Supplied records.

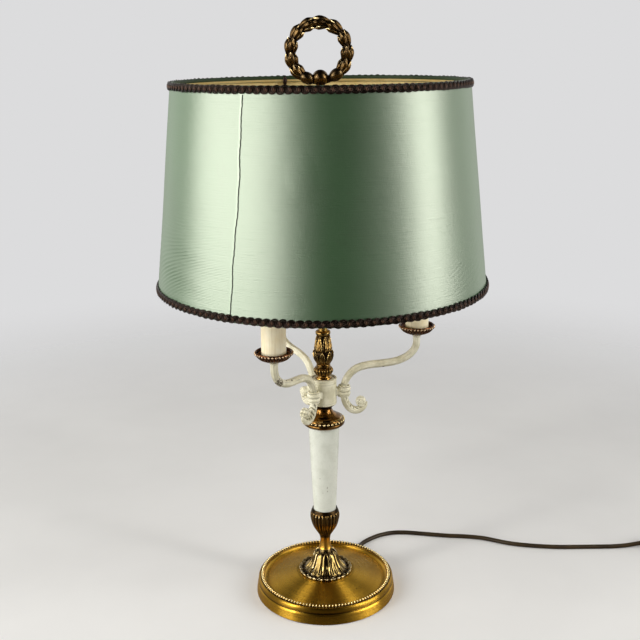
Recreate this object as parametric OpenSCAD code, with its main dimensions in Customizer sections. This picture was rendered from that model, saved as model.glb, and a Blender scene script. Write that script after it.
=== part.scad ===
// Three-light table lamp of the bouillotte type: weighted round foot, turned stem,
// three fixed scroll arms with candle sleeves, a drum shade that slides and turns
// on the centre rod, a wreath finial and a mains lead with an in-line switch.
// Millimetres, +Z up, -Y to the front. The origin is the centre of the foot
// at the surface that the lamp stands on.

/* [Base] */
// Outside radius of the foot at its lower edge
base_r = 80; // [79:0.5:84]
// Outside radius of the leaf-shaped collar on the foot
leaf_r = 30.4; // [28:0.2:32]

/* [Stem] */
// Radius of the painted column at its lower end
column_r0 = 12.4; // [11:0.2:12.8]
// Radius of the painted column at its upper end
column_r1 = 17.3; // [16.5:0.1:17.4]
// Radius of the hub that carries the arms
hub_r = 14.3; // [14:0.1:14.8]

/* [Arms] */
// Distance from the lamp's axis to each candle
arm_reach = 102; // [100:1:106]
// Direction of the first arm, counted from +X
arm_turn = 1; // [0:1:119]
// Radius of the arm where it carries the candle
arm_r = 3.9; // [3.6:0.1:4.4]
// Outside radius of a candle sleeve
sleeve_r = 12.5; // [12.4:0.1:12.8]
// Height of a candle sleeve
sleeve_h = 92.8; // [92:0.4:100]

/* [Shade] */
// Outside radius of the shade at its lower edge, braid included
shade_r0 = 175; // [165:1:185]
// Outside radius of the shade at its upper edge, braid included
shade_r1 = 152.4; // [150:0.2:156]
// Thickness of the laminated shade cover
cover_t = 0.6; // [0.4:0.1:0.6]
// Thickness of the braid that borders the shade
braid_t = 1.4; // [1:0.1:2]
// Width of the braid
braid_w = 8; // [6:0.5:10]
// Radius of the ring wire
ring_wire_r = 1.5; // [1.4:0.1:1.5]

/* [Finial] */
// Radius of the wreath's ring line
wreath_r = 27.4; // [26:0.2:29]
// Half thickness of the wreath
wreath_t = 6; // [5:0.2:6.6]
// Radius of the ball under the wreath
ball_r = 8.25; // [7.5:0.25:8.5]

/* [Lead] */
// Radius of the mains lead
cord_r = 2.7; // [2.5:0.1:2.7]
// Radius of a plug pin
pin_r = 2; // [1.9:0.1:2.4]

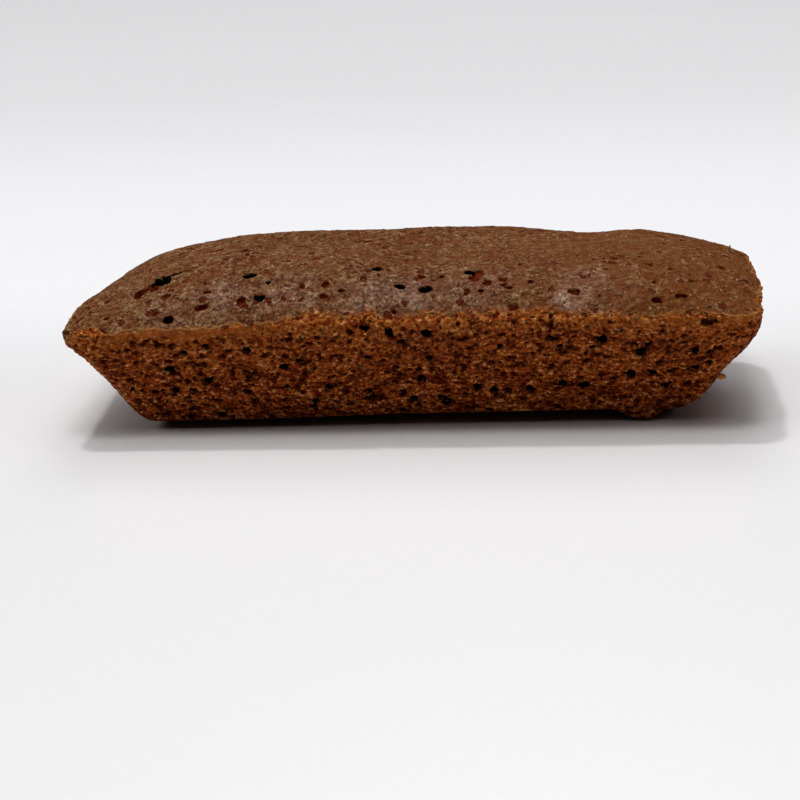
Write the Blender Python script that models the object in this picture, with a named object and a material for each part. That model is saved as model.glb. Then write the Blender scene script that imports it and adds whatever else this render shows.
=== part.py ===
"""Chocolate cake: one small bar cake, baked in a tin with flared sides.

Metres, +Z up. X runs along the cake, with its sagging, pointed end at -X. Its front faces
-Y, and the origin is on the surface it stands on, under its middle. It is one solid.
"""

import math

import bmesh
import bpy
from mathutils import Vector

MM = 0.001

# Driving dimensions.
RIM_LENGTH = 88.0 * MM  # the crust's edge, from end to end
RIM_WIDTH = 37.0 * MM
RIM_HEIGHT = 15.5 * MM
DOME_RISE = 5.8 * MM  # the crust's middle above its edge
DOME_LEAN = 0.13  # share by which the dome is higher towards its left end

# Powers of the dome's profile towards each side: a higher one is flatter on top and
# steeper at the edge.
DOME_SHOULDER = {"left": 4.8, "right": 6.0, "front": 4.6, "back": 4.6}

# On each side: how far the base lies inside the rim, the radius of the bottom edge, how
# far the wall bulges outside a straight flare, and the upright band under the rim.
BASE_INSET = {"left": 10.4 * MM, "right": 9.9 * MM, "front": 7.8 * MM, "back": 8.6 * MM}
BASE_EDGE = {"left": 2.0 * MM, "right": 3.8 * MM, "front": 3.6 * MM, "back": 2.6 * MM}
WALL_BULGE = {"left": 0.0 * MM, "right": 0.0 * MM, "front": 0.2 * MM, "back": 0.3 * MM}
RIM_BAND = {"left": 1.0 * MM, "right": 2.2 * MM, "front": 0.5 * MM, "back": 1.0 * MM}
BAND_SOFTNESS = 1.2 * MM
BASE_TURN = math.radians(1.0)  # the base lies turned this far under the rim

# Corners seen from above: the radius at the rim, which shrinks towards the base, and how
# far the rim sags there.
CORNERS = {
    ("left", "front"): 3.2 * MM,
    ("right", "front"): 3.6 * MM,
    ("right", "back"): 6.0 * MM,
    ("left", "back"): 12.0 * MM,
}
BASE_CORNER_SHARE = 0.75
SAG = {
    ("left", "front"): 1.3 * MM,
    ("right", "front"): 0.0 * MM,
    ("right", "back"): -0.1 * MM,
    ("left", "back"): 2.0 * MM,
}

# Unevenness of a baked thing: gentle swells and dips of the crust, as
# (x, y, reach, height), and a wave that runs along the rim and the walls.
CRUST_SWELLS = (
    (-21 * MM, -4 * MM, 7 * MM, 0.30 * MM),
    (3 * MM, -6 * MM, 8 * MM, -0.30 * MM),
    (5 * MM, 8 * MM, 7 * MM, 0.40 * MM),
    (23 * MM, 9 * MM, 5 * MM, -0.75 * MM),
    (29 * MM, 10 * MM, 4 * MM, 0.35 * MM),
    (33 * MM, -4 * MM, 7 * MM, 0.30 * MM),
)
SWELL_FADE = 3.0  # swells fade out towards the rim, the more narrowly the higher this is
WAVE_HEIGHT = 0.16 * MM
WAVE_LENGTHS = (29 * MM, 17 * MM, 11 * MM)
WAVE_PHASE = 1.7  # radians between one length and the next
WAVE_GROWTH = 1.5  # the wave is full from 1 / 1.5 of the way up, and gone at the base

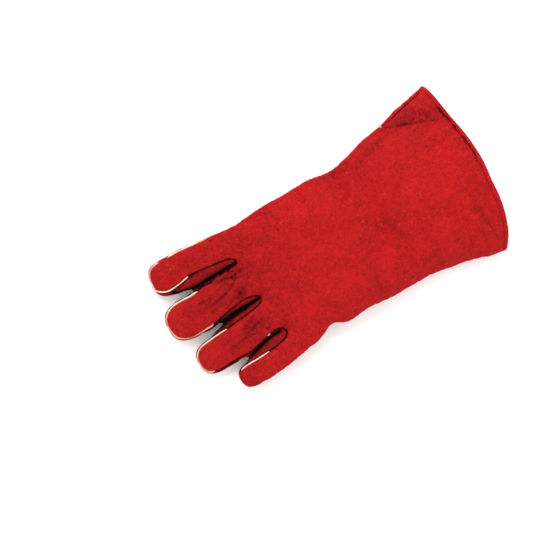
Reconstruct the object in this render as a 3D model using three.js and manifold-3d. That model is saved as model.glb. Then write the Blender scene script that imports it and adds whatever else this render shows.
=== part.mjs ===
// Light duty glove: a left-hand gauntlet of red split leather, lying palm down with the thumb folded beneath.
// Millimetres, +Z up. Fingers point to -X, the cuff opens to +X, the index side is +Y and the back of the
// hand is up. The origin is on the floor, under the middle of the glove's box.

import * as THREE from "three";
import Module from "manifold-3d";

const wasm = await Module();
wasm.setup();

// Driving dimensions
const LEATHER = 2.2;
const SEAM_GAP = 0.3;
const WELT_THICKNESS = 1.6;
const WELT_PROUD = 1.5;
const HEM_WIDTH = 7;
const HEM_PROUD = 0.9;
const FOURCHETTE_HALF = 6;
const FINGER_REST = 11;
const THUMB_TOP = 15;
const PALM_CLEARANCE = 2.5;
const THUMB_SPLIT = 7.5;
const WRIST_SEAM = 26;
const FINGER_BASE = -77;

const HAND_SIDES = 26;
const FINGER_SIDES = 10;
const THUMB_SIDES = 12;

// Where a rounded tip has its sections, as angles from where the rounding starts, how round it is in plan,
// and how much of its thickness follows that
const TIP_ANGLES = [38, 72];
const TIP_ROUNDNESS = 0.85;
const TIP_THINNING = 0.75;

// Roundness of the sections: 1 is an ellipse, and smaller is squarer
const HAND_FLANK = 0.8;
const HAND_CROWN = 0.85;
const TUBE_FLANK = 0.72;
const TUBE_CROWN = 0.8;

// Heights of the middle of the glove, between its two leathers, along the index side
const SPINE = [
  { x: -180, height: 11 },
  { x: -160, height: 11 },
  { x: -135, height: 12 },
  { x: -110, height: 17.5 },
  { x: -85, height: 25 },
  { x: -60, height: 29.5 },
  { x: -20, height: 30.5 },
  { x: 15, height: 29 },
  { x: 45, height: 22.5 },
  { x: 75, height: 15.5 },
  { x: 110, height: 12 },
  { x: 180, height: 12 },
];

// The little finger's side of the hand hangs lower than the index side, by this share and between these edges
const SIDE_LIFT = { least: 0.5, ulnar: -92, radial: -8 };

// How much of that tilt the crown of the hand follows
const CROWN_TILT = 0.6;

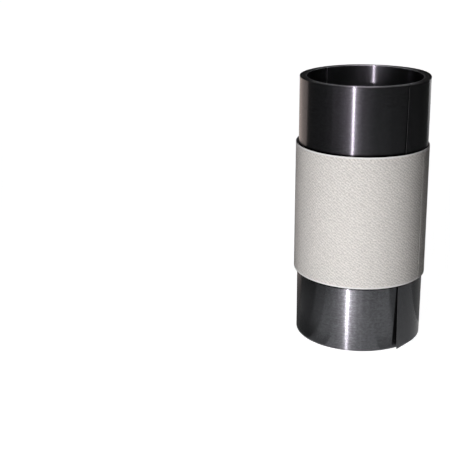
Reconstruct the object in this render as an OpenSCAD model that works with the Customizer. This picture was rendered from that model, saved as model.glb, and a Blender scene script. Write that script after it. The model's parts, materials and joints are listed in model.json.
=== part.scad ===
// Roll of shim stock: thin steel strip wound into an open coil that stands on
// its end, with a paper wrap round its middle. Millimetres, +Z up, origin on
// the bench at the centre of the bore.

/* [Strip] */
// Width of the strip, which is the height of the coil on its end
strip_w = 152.4; // [60:0.1:305]
// Length of strip in the coil
strip_len = 4572; // [1500:1:9000]
// Thickness of the strip
strip_t = 0.178; // [0.12:0.001:0.3]

/* [Coil] */
// Diameter of the open bore
bore_d = 65; // [40:0.5:100]
// Air between one lap and the next
lap_gap = 0.02; // [0.005:0.001:0.05]
// Width of the line that parts two laps on the ends of the coil
lap_line_w = 0.06; // [0.02:0.005:0.07]
// Depth of that line
lap_line_depth = 0.15; // [0.05:0.01:0.5]

/* [Inner end of the strip] */
// Direction of the inner end, turned from +X towards +Y
inner_end_angle = 133; // [0:1:359]
// Length of bore over which the next lap closes in again behind the inner end
inner_step_len = 34; // [20:1:45]

/* [Loose outer lap] */
// Direction of the outer end of the strip on the bench
tail_angle = -54; // [-180:1:180]
// Length of strip at the outer end that has come loose from the coil
loose_len = 88; // [50:1:105]
// Length of the end that springs out straight at the bench, below the wrap
tail_free_len = 12.7; // [6:0.1:18]
// The same at the top of the coil, above the wrap
tail_top_len = 4; // [2:0.1:12]
// How far the cut end leans out of square over the width of the strip
tail_skew = 2.5; // [0:0.1:5]
// How far the loose lap bulges away from the coil at the top
bulge_top = 1.3; // [0.5:0.05:3]
// How far it bulges at the bench
bulge_bench = 0.4; // [0.1:0.05:3]

/* [Paper wrap] */
// Width of the wrap
wrap_w = 76.2; // [30:0.1:140]
// Thickness of the paper
wrap_t = 0.3; // [0.1:0.01:0.6]
// Room inside the wrap that the loose lap springs out into
wrap_slack = 0.6; // [0.3:0.01:1.5]
// How far the slack wrap hangs over to the -X side of the coil
wrap_shift = 0.35; // [0:0.01:1]
// Length of paper that overlaps where the ends are glued
wrap_seam_len = 12; // [5:0.5:25]
// Direction of the free edge of that overlap
wrap_seam_angle = -27; // [-180:1:180]

/* [Hidden] */

steel_tint = [0.36, 0.38, 0.42];
paper_tint = [0.82, 0.80, 0.77];

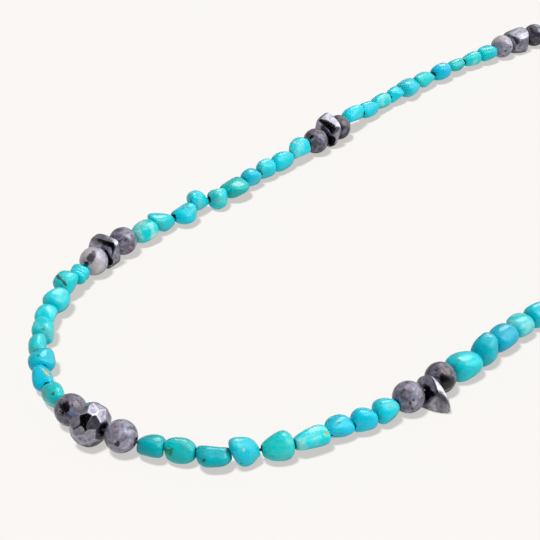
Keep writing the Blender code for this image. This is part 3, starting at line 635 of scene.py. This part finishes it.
LOOKS = {
    "nugget_left_1_1": look(0.35, 0.95, 0.0, 0.0),
    "nugget_left_1_2": look(0.60, 1.00, 0.1, 1.0, Fleck("brown", 100, 45, 0.12, 4.0, 60)),
    "nugget_left_1_3": look(0.45, 1.00, 0.2, 0.1, Fleck("gold", 40, 20, 0.16)),
    "nugget_left_1_4": look(0.50, 1.08, 0.3, 0.0),
    "nugget_left_1_5": look(0.52, 1.02, 0.35, 0.3, Fleck("brown", 109, 50, 0.22)),
    "nugget_left_1_6": look(0.62, 1.02, 0.2, 0.0),
    "nugget_left_1_7": look(0.25, 0.88, 0.0, 0.2, Fleck("green", 79, 20, 0.25), Fleck("gold", 150, 25, 0.20)),
    "nugget_left_1_8": look(0.10, 0.95, 0.0, 0.1, Fleck("gold", 118, 12, 0.42, 2.4, 10)),
    "nugget_left_1_9": look(0.72, 0.98, 0.0, 0.3, Fleck("brown", 60, 35, 0.28)),
    "nugget_right_1_1": look(0.45, 0.65, 0.0, 0.0),
    "nugget_right_1_2": look(0.65, 0.80, 0.1, 0.3, Fleck("green", 30, -35, 0.60)),
    "nugget_right_1_3": look(
        0.45, 0.72, 0.0, 0.5, Fleck("brown", 25, -30, 0.30), Fleck("gold", 44, 25, 0.15),
    ),
    "nugget_right_1_4": look(
        0.32, 0.96, 0.1, 0.5, Fleck("cream", 40, 0, 0.30), Fleck("brown", 343, -32, 0.26),
    ),
    "nugget_right_1_5": look(0.72, 1.0, 0.1, 0.0),
    "nugget_right_1_6": look(0.55, 1.08, 0.6, 0.3, Fleck("gold", 55, 40, 0.35), Fleck("green", 38, 25, 0.20)),
    "nugget_right_1_7": look(0.10, 1.00, 0.0, 0.5, Fleck("green", 65, -7, 0.16)),
    "nugget_right_1_8": look(0.15, 1.02, 0.0, 0.1),
    "nugget_right_1_9": look(0.35, 1.00, 0.1, 0.1, Fleck("gold", 55, 6, 0.20), Fleck("green", 89, -25, 0.15)),
    "right_2_1": look(0.45, 1.02, 0.0, 0.8),
    "right_2_2": look(0.30, 0.80, 0.0, 0.7),
    "right_2_3": look(0.05, 0.78, 0.0, 0.1),
    "right_2_4": look(0.50, 0.95, 0.5, 0.2),
    "right_2_5": look(0.35, 0.88, 0.0, 0.1),
    "left_2_1": look(0.40, 1.05, 0.3, 0.2, Fleck("cream", 100, 20, 0.25)),
    "left_2_2": look(0.40, 1.00, 0.0, 0.0),
    "left_2_3": look(0.35, 1.03, 0.1, 0.0),
    "left_2_4": look(0.15, 0.92, 0.1, 0.0),
    "left_2_5": look(0.75, 0.82, 0.0, 0.4),
    "left_2_6": look(0.60, 1.02, 0.3, 0.0),
    "left_2_7": look(0.40, 1.02, 0.2, 0.0, Fleck("cream", 90, 10, 0.25)),
    "left_2_8": look(0.30, 1.05, 0.0, 0.5, Fleck("gold", 100, 0, 0.18)),
    "left_2_9": look(0.50, 0.95, 0.1, 0.3, Fleck("green", 100, 10, 0.25)),
    "left_2_10": look(0.70, 1.00, 0.8, 0.0),
    "left_3_1": look(0.50, 0.88, 0.0, 0.0),
    "left_3_2": look(0.65, 1.00, 0.4, 0.0),
    "left_3_3": look(0.75, 0.88, 0.0, 0.1),
    "left_3_4": look(0.05, 0.92, 0.0, 0.0),
    "left_3_5": look(0.65, 1.02, 0.1, 0.0),
    "left_3_6": look(0.30, 1.00, 0.1, 0.1, Fleck("cream", 90, 0, 0.20)),
    "left_3_7": look(0.30, 1.00, 0.0, 0.0),
    "left_3_8": look(0.60, 1.03, 0.4, 0.0),
    "left_3_9": look(0.30, 0.98, 0.0, 0.0),
    "left_3_10": look(0.35, 1.10, 0.0, 0.0),
}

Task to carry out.
The first line to be transcribed is the one containing "Reconstruct the object in this render as a 3D", and the last is the one containing "const TUBE_CROWN = 0.8;". Transcribe exactly those lines and nothing else.

Answer to this problem.
Reconstruct the object in this render as a 3D model using three.js and manifold-3d. That model is saved as model.glb. Then write the Blender scene script that imports it and adds whatever else this render shows.
=== part.mjs ===
// Light duty glove: a left-hand gauntlet of red split leather, lying palm down with the thumb folded beneath.
// Millimetres, +Z up. Fingers point to -X, the cuff opens to +X, the index side is +Y and the back of the
// hand is up. The origin is on the floor, under the middle of the glove's box.

import * as THREE from "three";
import Module from "manifold-3d";

const wasm = await Module();
wasm.setup();

// Driving dimensions
const LEATHER = 2.2;
const SEAM_GAP = 0.3;
const WELT_THICKNESS = 1.6;
const WELT_PROUD = 1.5;
const HEM_WIDTH = 7;
const HEM_PROUD = 0.9;
const FOURCHETTE_HALF = 6;
const FINGER_REST = 11;
const THUMB_TOP = 15;
const PALM_CLEARANCE = 2.5;
const THUMB_SPLIT = 7.5;
const WRIST_SEAM = 26;
const FINGER_BASE = -77;

const HAND_SIDES = 26;
const FINGER_SIDES = 10;
const THUMB_SIDES = 12;

// Where a rounded tip has its sections, as angles from where the rounding starts, how round it is in plan,
// and how much of its thickness follows that
const TIP_ANGLES = [38, 72];
const TIP_ROUNDNESS = 0.85;
const TIP_THINNING = 0.75;

// Roundness of the sections: 1 is an ellipse, and smaller is squarer
const HAND_FLANK = 0.8;
const HAND_CROWN = 0.85;
const TUBE_FLANK = 0.72;
const TUBE_CROWN = 0.8;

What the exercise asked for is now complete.